I grabbed a bag of carrots out of the feed room and fed him a couple.
"Poor guy." I broke another carrot in two. "Marty, what happened exactly?"
"Well, when Lucky here refused the Liverpool for the third time, Whitcombe just laid into him. I can't believe the shit was stupid enough to do it in front of everybody."
"What a fool."
"One of the boarders ran into the office and told Mrs. Hill what was goin' on. She saw the end of his little temper tantrum and fired his ass."
I grinned. "Good for her. It couldn't have happened to a better person." I glanced down the aisle. "Eh, where is Mr. Whitcombe, anyway?"

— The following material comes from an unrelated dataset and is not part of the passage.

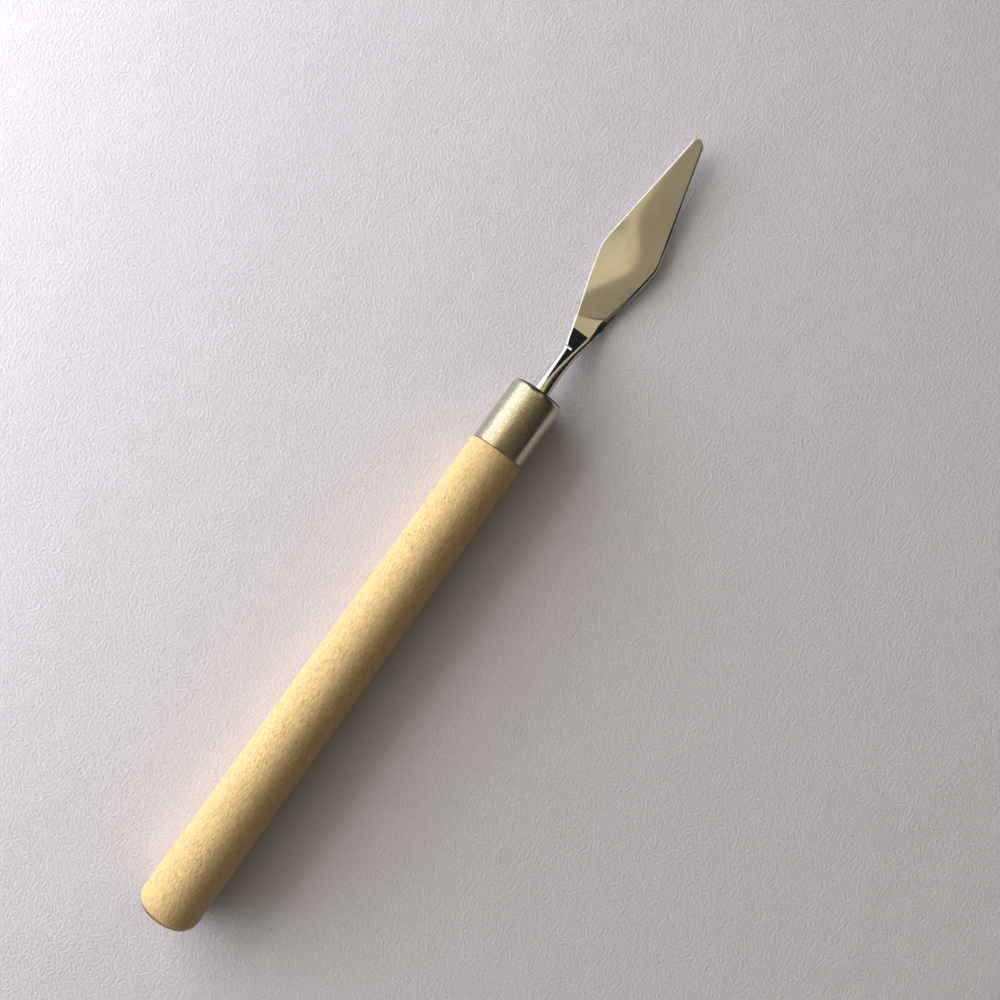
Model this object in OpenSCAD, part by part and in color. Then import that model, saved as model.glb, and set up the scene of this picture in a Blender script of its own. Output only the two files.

"He had a few words with Mrs. Hill, then drove off." Marty grinned. "Oh, and the little shit's got a new ride."
"What?"
"A fucking new Mustang convertible."
"Wonder where he got the money for that? He sure didn't earn it here."
Marty shrugged.
"Too bad I missed it. I would've liked to have said goodbye."
"I bet you would of."
"There's justice after all. Whitcombe loses his job, maybe now he won't be able to make his car payments." I ran my hand down Lucky's face and cupped my hand around his muzzle. His old, soft lips searched my palm for another piece of carrot. "Except ol' Lucky here'll be going with him."
I was leaving for the day when Mrs. Hill stopped me on the sidewalk just outside her office door.
"I have a favor to ask," she said. "After you've had your supper, would you come back and stay here until Mr. Whitcombe picks up his horses and tack?" She looked at my face and could see I was less than thrilled. "Please, Stephen… here's some pizza money-"
"No, thank you. You don't need to do that."
"Take it, dear." She shoved the folded bills into my palm. "I know I'm asking a huge favor, but he said he'd be back later tonight, and to be honest, dear, as angry as he was when he left, I don't trust him." She peered into my face. "I know everything will be all right if you're here."
I exhaled. "I'll be back in a little while, then."
"Oh, thank you, dear. Thank you so much. I'll stay until you get back. I told him you'd be here to lock up when he was finished, so he knows he won't be able to get away with anything."
I shoved Mrs. Hill's pizza money into my pocket and headed for the parking lot. It wasn't until I'd climbed into my truck that I realized I'd lost my appetite.